### [What is needed]
Return the listing below word for word.

## Begin Supplied information

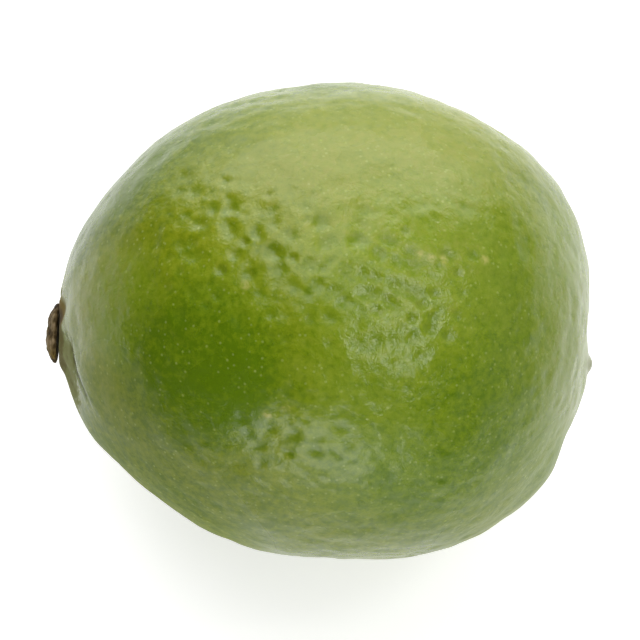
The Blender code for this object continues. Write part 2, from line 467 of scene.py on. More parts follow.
def dry_skin(points, directions):
    """How dry each place is, the groove's mark for painted light (1 for the highlight on its lip, -1 for
    the shade in it), and how far the skin moves.
    """
    distance, angle = round_the_axis(points)
    above, share = beside_groove(points)
    collar = 1 - soft_ramp(COLLAR_INNER, COLLAR_OUTER, distance)
    below = (1 - soft_ramp(*PATCH_EDGE, above)) * soft_ramp(*PATCH_TURN, np.abs(angle))
    patch = PATCH_DRYNESS * below * (1 - soft_ramp(0.6 * PATCH_RADIUS, PATCH_RADIUS, distance))
    stem_side = soft_ramp(*STEM_SIDE, points[:, 0])
    dry = np.maximum(collar, patch) * stem_side
    off_seat = soft_ramp(SEAT_RADIUS, 1.3 * SEAT_RADIUS, distance)
    move = CREASE * dry * swells(directions, CREASE_SIZE, 9)
    near_nipple = soft_bump(distance, BLOSSOM_CREASE_RADIUS) * (points[:, 0] > 0)
    move += BLOSSOM_CREASE * near_nipple * swells(directions, BLOSSOM_CREASE_SIZE, 10)
    above = above + GROOVE_WAVER * swells(directions, GROOVE_WAVER_SIZE, 11)
    # the lip is marked for a painted highlight, and the groove for painted shade
    lip = soft_bump(above - LIP_MARK[0], LIP_MARK[1])
    groove = soft_bump(above - GROOVE_MARK[0], GROOVE_MARK[1])
    mark = share**2 * (lip - groove)
    return dry, mark * stem_side, move * off_seat


print("the dry collar is", round(1000 * COLLAR_OUTER, 1), "mm in radius")

# %% [markdown]
# ## Put the rind together
#
# The steps run in the order in which the fruit takes its form: belly, lumps, pores, the two ends, and at
# last the flat spot. The seat under the button stays clear of pores. The finished net stands for the
# solid fruit and rides on the same body. It also remembers how deep each corner lies in a pore, how dry
# it is, and the groove's mark for its painted shade and its lip's painted highlight, because the colour
# uses them later.

# %% Form the rind
RIPPLE = 0.00012
RIPPLE_SIZE = 0.0034
FINER = 0.6
WRINKLE = 0.00002
WRINKLE_SIZE = 0.0013
CLEAR_OF_PORES = 2.4  # times the seat's radius

ripples = RIPPLE * (
    swells(directions, RIPPLE_SIZE, 5) + FINER * swells(directions, FINER * RIPPLE_SIZE, 6)
)
ripples += WRINKLE * swells(directions, WRINKLE_SIZE, 8)
swelling = SWELLING * swells(directions, SWELL_SIZE) + lumps(directions)
smooth_skin = places + directions * swelling[:, None]
floor_level = smooth_skin[:, 2].min() + FLAT_DEPTH
from_axis, _ = round_the_axis(smooth_skin)
open_skin = soft_ramp(SEAT_RADIUS, CLEAR_OF_PORES * SEAT_RADIUS, from_axis)
skin = smooth_skin + directions * ((ripples - hollows) * open_skin)[:, None]
blossom_end(skin)
stem_end(skin)
dryness, groove_light_mark, move = dry_skin(skin, directions)
skin[:, 0] += move * np.sign(skin[:, 0])
flat_spot(skin, floor_level)
print("height of the fruit:", round(1000 * float(skin[:, 2].max()), 1), "mm")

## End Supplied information

### [Output]
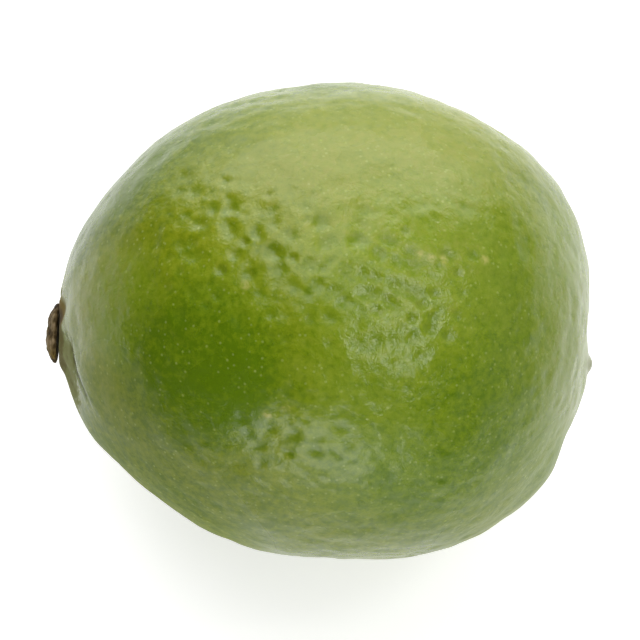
The Blender code for this object continues. Write part 2, from line 467 of scene.py on. More parts follow.
def dry_skin(points, directions):
    """How dry each place is, the groove's mark for painted light (1 for the highlight on its lip, -1 for
    the shade in it), and how far the skin moves.
    """
    distance, angle = round_the_axis(points)
    above, share = beside_groove(points)
    collar = 1 - soft_ramp(COLLAR_INNER, COLLAR_OUTER, distance)
    below = (1 - soft_ramp(*PATCH_EDGE, above)) * soft_ramp(*PATCH_TURN, np.abs(angle))
    patch = PATCH_DRYNESS * below * (1 - soft_ramp(0.6 * PATCH_RADIUS, PATCH_RADIUS, distance))
    stem_side = soft_ramp(*STEM_SIDE, points[:, 0])
    dry = np.maximum(collar, patch) * stem_side
    off_seat = soft_ramp(SEAT_RADIUS, 1.3 * SEAT_RADIUS, distance)
    move = CREASE * dry * swells(directions, CREASE_SIZE, 9)
    near_nipple = soft_bump(distance, BLOSSOM_CREASE_RADIUS) * (points[:, 0] > 0)
    move += BLOSSOM_CREASE * near_nipple * swells(directions, BLOSSOM_CREASE_SIZE, 10)
    above = above + GROOVE_WAVER * swells(directions, GROOVE_WAVER_SIZE, 11)
    # the lip is marked for a painted highlight, and the groove for painted shade
    lip = soft_bump(above - LIP_MARK[0], LIP_MARK[1])
    groove = soft_bump(above - GROOVE_MARK[0], GROOVE_MARK[1])
    mark = share**2 * (lip - groove)
    return dry, mark * stem_side, move * off_seat


print("the dry collar is", round(1000 * COLLAR_OUTER, 1), "mm in radius")

# %% [markdown]
# ## Put the rind together
#
# The steps run in the order in which the fruit takes its form: belly, lumps, pores, the two ends, and at
# last the flat spot. The seat under the button stays clear of pores. The finished net stands for the
# solid fruit and rides on the same body. It also remembers how deep each corner lies in a pore, how dry
# it is, and the groove's mark for its painted shade and its lip's painted highlight, because the colour
# uses them later.

# %% Form the rind
RIPPLE = 0.00012
RIPPLE_SIZE = 0.0034
FINER = 0.6
WRINKLE = 0.00002
WRINKLE_SIZE = 0.0013
CLEAR_OF_PORES = 2.4  # times the seat's radius

ripples = RIPPLE * (
    swells(directions, RIPPLE_SIZE, 5) + FINER * swells(directions, FINER * RIPPLE_SIZE, 6)
)
ripples += WRINKLE * swells(directions, WRINKLE_SIZE, 8)
swelling = SWELLING * swells(directions, SWELL_SIZE) + lumps(directions)
smooth_skin = places + directions * swelling[:, None]
floor_level = smooth_skin[:, 2].min() + FLAT_DEPTH
from_axis, _ = round_the_axis(smooth_skin)
open_skin = soft_ramp(SEAT_RADIUS, CLEAR_OF_PORES * SEAT_RADIUS, from_axis)
skin = smooth_skin + directions * ((ripples - hollows) * open_skin)[:, None]
blossom_end(skin)
stem_end(skin)
dryness, groove_light_mark, move = dry_skin(skin, directions)
skin[:, 0] += move * np.sign(skin[:, 0])
flat_spot(skin, floor_level)
print("height of the fruit:", round(1000 * float(skin[:, 2].max()), 1), "mm")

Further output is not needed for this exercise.